--- Records shown ---

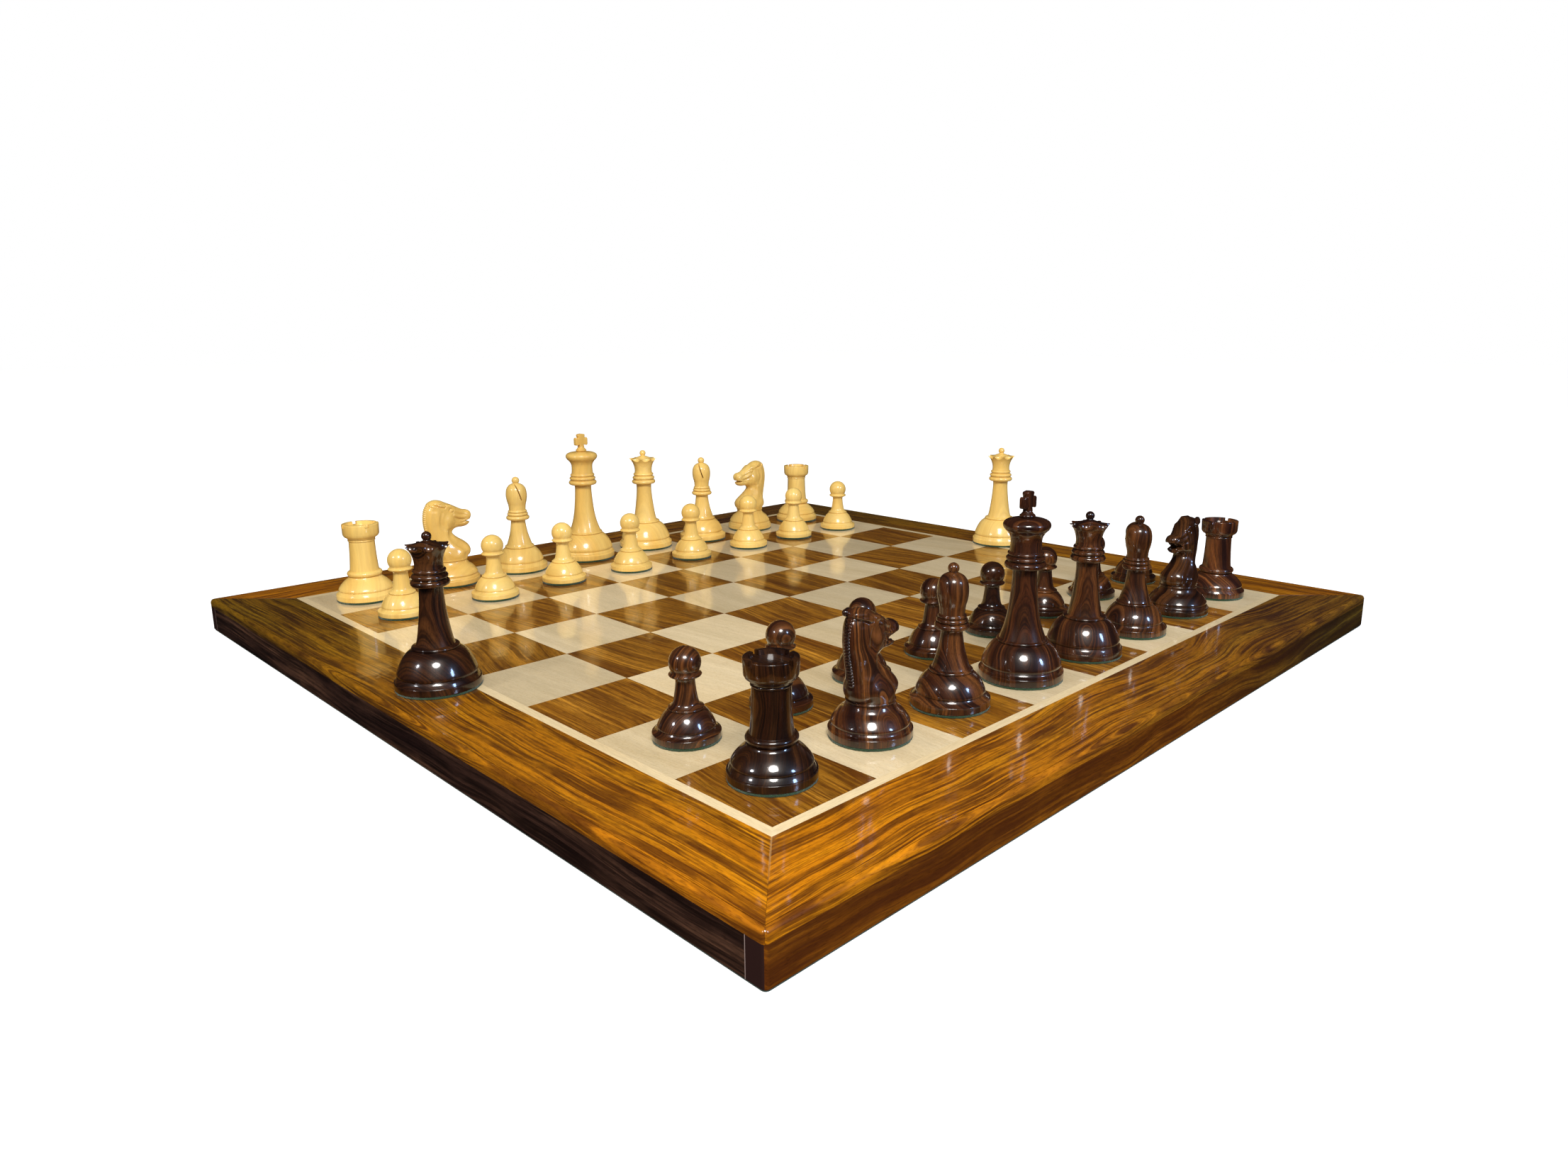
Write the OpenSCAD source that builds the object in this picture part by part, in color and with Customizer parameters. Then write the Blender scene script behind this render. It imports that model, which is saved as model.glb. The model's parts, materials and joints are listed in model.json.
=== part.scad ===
// Chess set with its board: a 32-piece Staunton set with a spare queen for each side,
// set out for the start of a game. Millimetres, +Z up, origin at the middle of the board's underside,
// +X from the a-file to the h-file, +Y from White's side to Black's side.

/* [Board] */
// Width of one square
square_w = 57; // [50:1:63]
// Width of the pale stringing round the playing field
stringing_w = 5; // [3:0.5:8]
// Width of the border outside the stringing
border_w = 41; // [38:1:55]
// Thickness of the solid wood top layer
top_t = 5; // [4:0.5:7]
// Thickness of the core panel
core_t = 15.5; // [10:0.5:20]
// Width of the solid lipping on the core's edges
lipping_w = 9; // [6:0.5:12]
// Thickness of the baize under the board
baize_t = 1; // [0.5:0.1:2]
// Radius of the board's vertical corners
corner_r = 2; // [1:0.5:6]
// Radius of the border's outer top edge
edge_r = 2.5; // [1:0.5:3.5]

/* [Pieces] */
// Scale of every piece on the squares
piece_scale = 1; // [0.85:0.01:1.03]
// Thickness of the felt under each piece
felt_t = 1.2; // [0.8:0.1:2]
// Number of points on a queen's coronet
coronet_points = 8; // [6:1:9]
// Width of the saw cuts in a rook's battlements
battlement_cut = 2.8; // [1.5:0.1:4]
// Width of the slit in a bishop's mitre
mitre_cut = 0.9; // [0.6:0.1:2]
// Thickness of the cross on a king
cross_t = 3.6; // [2.5:0.1:5]

/* [Hidden] */
glue = 0.05;                 // glue line left between solids inside one piece
joint_line = 0.1;            // glue line between neighbouring squares
bead_steps = 6;              // chords in a turned bead
curve_steps = 4;             // chords between two points of a turned curve
ring_n = 24;                 // points round a knight's neck
squares_n = 8;
field_w = squares_n * square_w;
inner_w = field_w + 2 * stringing_w;
board_w = inner_w + 2 * border_w;
core_z = baize_t;
top_z = core_z + core_t;
play_z = top_z + top_t;
e = 0.01;
FILES = ["a", "b", "c", "d", "e", "f", "g", "h"];
BACK_ROW = ["rook", "knight", "bishop", "queen", "king", "bishop", "knight", "rook"];

// Where each piece stands off the middle of its square, in mm, as a hand sets it down
WHITE_BACK_OFF = [[-1, 1], [0, 0], [2, 6], [-2, -3], [-1, -2], [-1, -2], [-3, 0], [0, 0]];
WHITE_PAWN_OFF = [[2, 0], [-1, -1], [-4, 1], [-3, -1], [-2, 0], [-4, -4], [-5, 1], [0, 0]];
BLACK_BACK_OFF = [[-5, 1], [-4, 2], [-2, 3], [-2, 3], [-1, 1], [-1, -1], [-3, -3], [0, -2]];
BLACK_PAWN_OFF = [[-3, 0], [-2, 0], [0, 0], [0, 0], [-1, 0], [0, 0], [0, 0], [-1, -1]];
// The spare queens stand on the border, half over the stringing
SPARE_BLACK = [board_w / 2 - 30, -1];
SPARE_WHITE = [-board_w / 2 + 29, -2];

function square_xy(file, rank) = [(file - 3.5) * square_w, (rank - 3.5) * square_w];

// One record per piece: [side, kind, place name, [x, y]]
function row_of(side, kinds, rank, off) = [
    for (f = [0:squares_n - 1])
        [side, kinds[f], str(FILES[f], rank + 1), square_xy(f, rank) + off[f]]
];
PAWNS = [for (f = [0:squares_n - 1]) "pawn"];
PIECES = concat(
    row_of("white", BACK_ROW, 0, WHITE_BACK_OFF),
    row_of("white", PAWNS, 1, WHITE_PAWN_OFF),
    row_of("black", PAWNS, 6, BLACK_PAWN_OFF),
    row_of("black", BACK_ROW, 7, BLACK_BACK_OFF),
    [["white", "queen", "spare", SPARE_WHITE], ["black", "queen", "spare", SPARE_BLACK]]
);
function piece_name(p) = str(p[0], "_", p[1], "_", p[2]);
function top_name(p) =
    p[1] == "king" ? str(piece_name(p), "_cross") :
    p[1] == "knight" ? str(piece_name(p), "_head") : undef;
TOPPED = [for (p = PIECES) if (p[1] == "king" || p[1] == "knight") p];

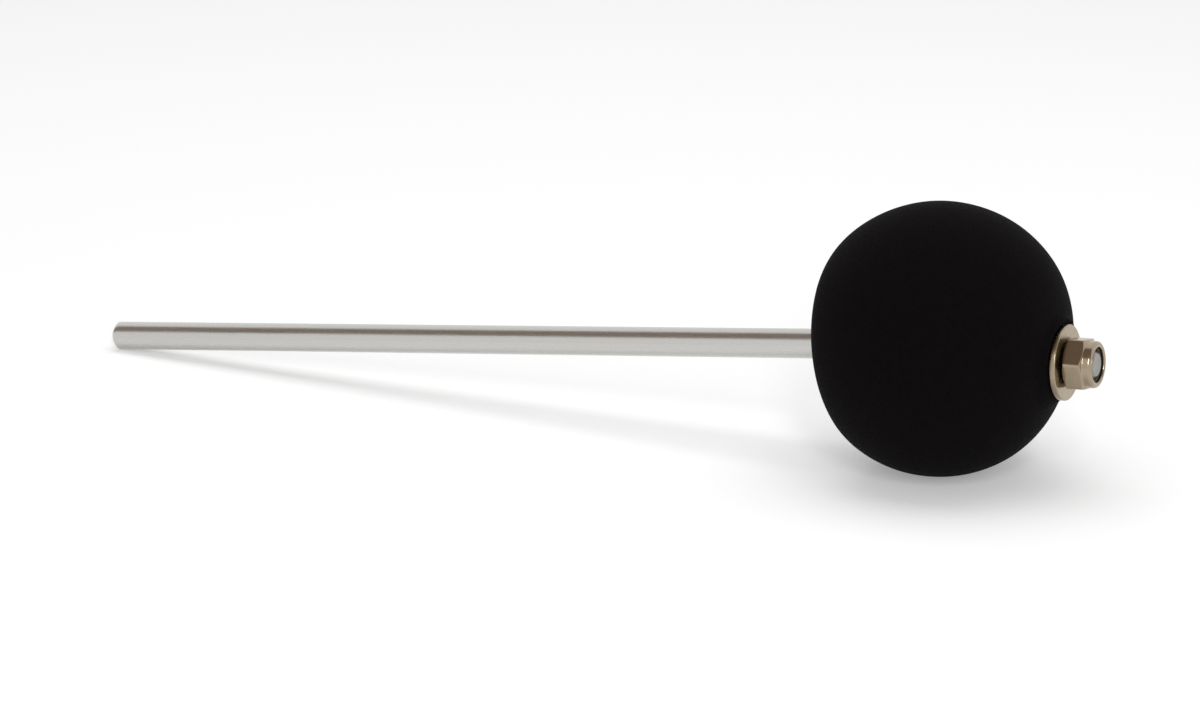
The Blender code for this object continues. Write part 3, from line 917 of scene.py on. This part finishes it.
class BEATER_OT_stage(bpy.types.Operator):
    """Pale floor, soft lamps and the camera"""

    bl_idname = "beater.stage"
    bl_label = "Stage"

    floor_half = 4.0
    floor_tone = (0.86, 0.86, 0.86, 1.0)
    card_from = math.radians(44.0)
    card_to = math.radians(98.0)
    card_away = 0.9
    card_left = -4.0
    card_right = 3.0
    card_tone = (0.03, 0.025, 0.02, 1.0)
    card_glow = (1.0, 0.80, 0.66, 1.0)
    card_strength = 0.26
    top_at = (0.0, 0.15, 1.1)
    top_turn = (0.0, 0.0, 0.0)
    top_size = (1.3, 0.9)
    key_at = (0.75, -1.15, 0.75)
    key_turn = (math.radians(61.0), 0.0, math.radians(33.0))
    key_size = (0.20, 0.62)

    def seen_light(self, nodes, links, base, seen):
        """Strength that is base for light in the scene, and seen where it shows or mirrors."""
        path = nodes.new("ShaderNodeLightPath")
        add = nodes.new("ShaderNodeMath")
        add.use_clamp = True
        links.new(path.outputs["Is Camera Ray"], add.inputs[0])
        links.new(path.outputs["Is Glossy Ray"], add.inputs[1])
        more = nodes.new("ShaderNodeMath")
        more.use_clamp = True
        links.new(add.outputs["Value"], more.inputs[0])
        links.new(path.outputs["Is Transmission Ray"], more.inputs[1])
        return value_between(nodes, links, more.outputs["Value"], base, seen)

    def add_sheet(self, name, corners, material):
        """Four-cornered face of the stage."""
        mesh = bpy.data.meshes.new(name)
        mesh.from_pydata(corners, [], [(0, 1, 2, 3)])
        mesh.materials.append(material)
        sheet = add_object(name, mesh)
        return sheet

    def add_floor(self, settings):
        """Wide plane at the surface that the beater lies on."""
        material, nodes, links, shader = new_material("pale_floor")
        shader.inputs["Base Color"].default_value = self.floor_tone
        shader.inputs["Roughness"].default_value = 0.9
        shader.inputs["Specular IOR Level"].default_value = 0.0
        shader.inputs["Emission Color"].default_value = (1.0, 1.0, 1.0, 1.0)
        seen = self.seen_light(nodes, links, 0.0, settings.floor_lift)
        links.new(seen, shader.inputs["Emission Strength"])
        half = self.floor_half
        corners = [(-half, -half, 0.0), (half, -half, 0.0), (half, half, 0.0), (-half, half, 0.0)]
        self.add_sheet("floor", corners, material)

    def add_card(self):
        """Long dark card over the camera's side, which only shows as it mirrors in the plating."""
        material, _, _, shader = new_material("dark_card")
        shader.inputs["Base Color"].default_value = self.card_tone
        shader.inputs["Roughness"].default_value = 1.0
        shader.inputs["Specular IOR Level"].default_value = 0.0
        shader.inputs["Emission Color"].default_value = self.card_glow
        shader.inputs["Emission Strength"].default_value = self.card_strength
        low, high = [
            (-self.card_away * math.cos(turn), self.card_away * math.sin(turn))
            for turn in (self.card_from, self.card_to)
        ]
        left, right = self.card_left, self.card_right
        card = self.add_sheet(
            "dark_card", [(left, *low), (right, *low), (right, *high), (left, *high)], material
        )
        card.visible_camera = False
        card.visible_diffuse = False
        card.visible_shadow = False

    def add_lamp(self, name, place, turn, size, power, mirrored):
        """Rectangular softbox, which shows in the plating only where it is mirrored."""
        data = bpy.data.lights.new(name, "AREA")
        data.shape = "RECTANGLE"
        data.size, data.size_y = size
        data.energy = power
        lamp = add_object(name, data)
        lamp.location = place
        lamp.rotation_euler = turn
        lamp.visible_camera = False
        lamp.visible_glossy = mirrored

    def add_camera(self, settings):
        """Camera on the photograph's line of sight."""
        elevation, azimuth = settings.elevation, settings.azimuth
        right = np.array([math.cos(azimuth), math.sin(azimuth), 0.0])
        sight = np.array(
            [
                -math.sin(azimuth) * math.cos(elevation),
                math.cos(azimuth) * math.cos(elevation),
                -math.sin(elevation),
            ]
        )
        above = np.cross(right, sight)
        aim = settings.aim_right * right + settings.aim_up * above
        data = bpy.data.cameras.new("camera")
        data.sensor_width = 36.0
        data.lens = settings.lens
        data.clip_start = 0.01
        camera = add_object("camera", data)
        camera.location = aim - settings.distance * sight
        camera.rotation_euler = (math.pi / 2 - elevation, 0.0, azimuth)
        bpy.context.scene.camera = camera

    def execute(self, context):
        """White world that shows brighter than it lights, then floor, card, lamps and camera."""
        scene = context.scene
        settings = scene.beater_stage
        scene.view_settings.view_transform = "Standard"
        world = bpy.data.worlds.new("studio")
        world.use_nodes = True
        scene.world = world
        nodes, links = world.node_tree.nodes, world.node_tree.links
        background = nodes["Background"]
        strength = self.seen_light(nodes, links, settings.fill, 1.0)
        links.new(strength, background.inputs["Strength"])
        background.inputs["Color"].default_value = (1.0, 1.0, 1.0, 1.0)
        self.add_floor(settings)
        self.add_card()
        self.add_lamp("top_softbox", self.top_at, self.top_turn, self.top_size, settings.top_power, False)
        self.add_lamp("key_softbox", self.key_at, self.key_turn, self.key_size, settings.key_power, True)
        self.add_camera(settings)
        return {"FINISHED"}


class BEATER_PT_panel(bpy.types.Panel):
    """Lists the beater's pieces, in the order they are built, and their settings"""

    bl_idname = "BEATER_PT_panel"
    bl_label = "Cajon Pedal Beater"
    bl_space_type = "VIEW_3D"
    bl_region_type = "UI"
    bl_category = "Beater"

    def draw(self, context):
        """A button for each operator, then every setting of each group."""
        for operator in BUILDERS:
            self.layout.operator(operator.bl_idname)
        for name in GROUPS:
            group = getattr(context.scene, name)
            column = self.layout.column()
            for key in group.bl_rna.properties.keys():
                if key not in ("rna_type", "name"):
                    column.prop(group, key)


BUILDERS = (
    BEATER_OT_stage,
    BEATER_OT_rod,
    BEATER_OT_ball,
    BEATER_OT_washers,
    BEATER_OT_nuts,
    BEATER_OT_nylon,
)
GROUPS = {"beater_sizes": BeaterSizes, "beater_finishes": BeaterFinishes, "beater_stage": BeaterStage}


def register():
    """Register the classes, and hang the settings on the scene."""
    for kind in (*GROUPS.values(), *BUILDERS, BEATER_PT_panel):
        bpy.utils.register_class(kind)
    for name, kind in GROUPS.items():
        setattr(bpy.types.Scene, name, bpy.props.PointerProperty(type=kind))


def unregister():
    """Undo register, in the opposite order."""
    for name in GROUPS:
        delattr(bpy.types.Scene, name)
    for kind in reversed((*GROUPS.values(), *BUILDERS, BEATER_PT_panel)):
        bpy.utils.unregister_class(kind)


def main():
    register()
    bpy.ops.beater.stage()
    bpy.ops.beater.rod()
    bpy.ops.beater.ball()
    bpy.ops.beater.washers()
    bpy.ops.beater.nuts()
    bpy.ops.beater.nylon()


if __name__ == "__main__":
    main()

---

* [Task]: Give back the opening line of the records above and every line after it, up to and including the one with "edge_r = 2.5; // [1:0.5:3.5]", unchanged.

* [Solution to this problem]:
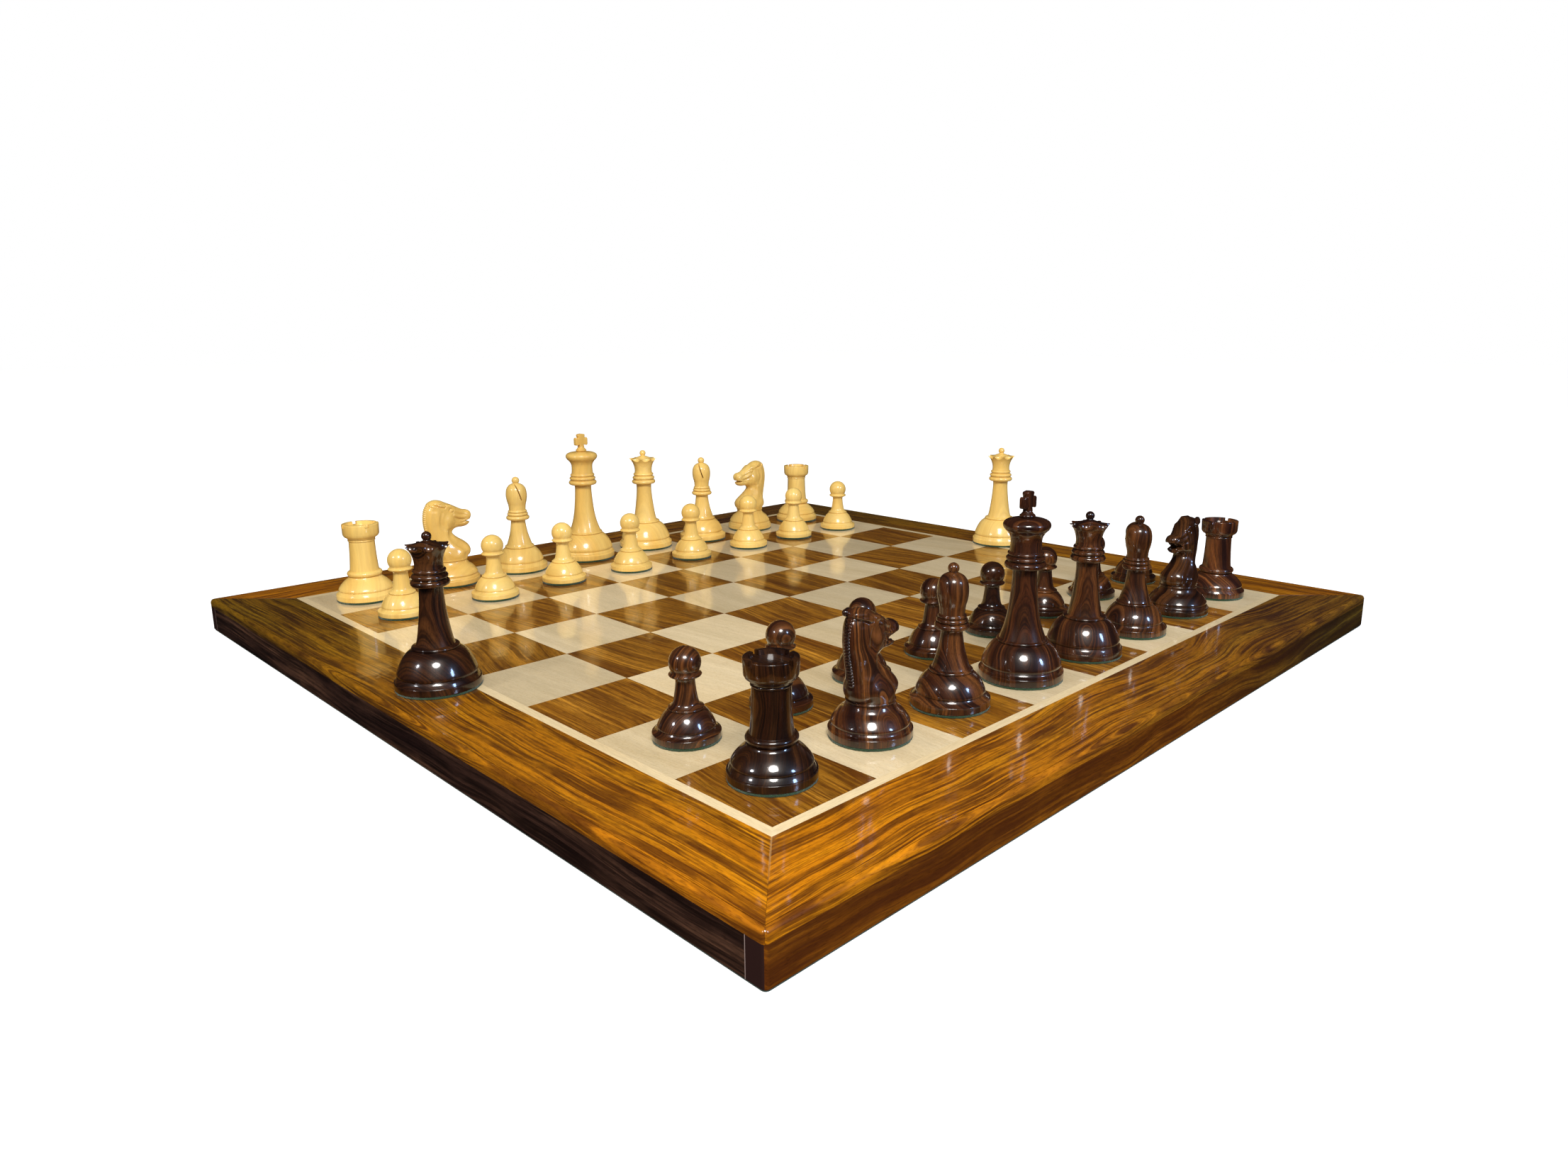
Write the OpenSCAD source that builds the object in this picture part by part, in color and with Customizer parameters. Then write the Blender scene script behind this render. It imports that model, which is saved as model.glb. The model's parts, materials and joints are listed in model.json.
=== part.scad ===
// Chess set with its board: a 32-piece Staunton set with a spare queen for each side,
// set out for the start of a game. Millimetres, +Z up, origin at the middle of the board's underside,
// +X from the a-file to the h-file, +Y from White's side to Black's side.

/* [Board] */
// Width of one square
square_w = 57; // [50:1:63]
// Width of the pale stringing round the playing field
stringing_w = 5; // [3:0.5:8]
// Width of the border outside the stringing
border_w = 41; // [38:1:55]
// Thickness of the solid wood top layer
top_t = 5; // [4:0.5:7]
// Thickness of the core panel
core_t = 15.5; // [10:0.5:20]
// Width of the solid lipping on the core's edges
lipping_w = 9; // [6:0.5:12]
// Thickness of the baize under the board
baize_t = 1; // [0.5:0.1:2]
// Radius of the board's vertical corners
corner_r = 2; // [1:0.5:6]
// Radius of the border's outer top edge
edge_r = 2.5; // [1:0.5:3.5]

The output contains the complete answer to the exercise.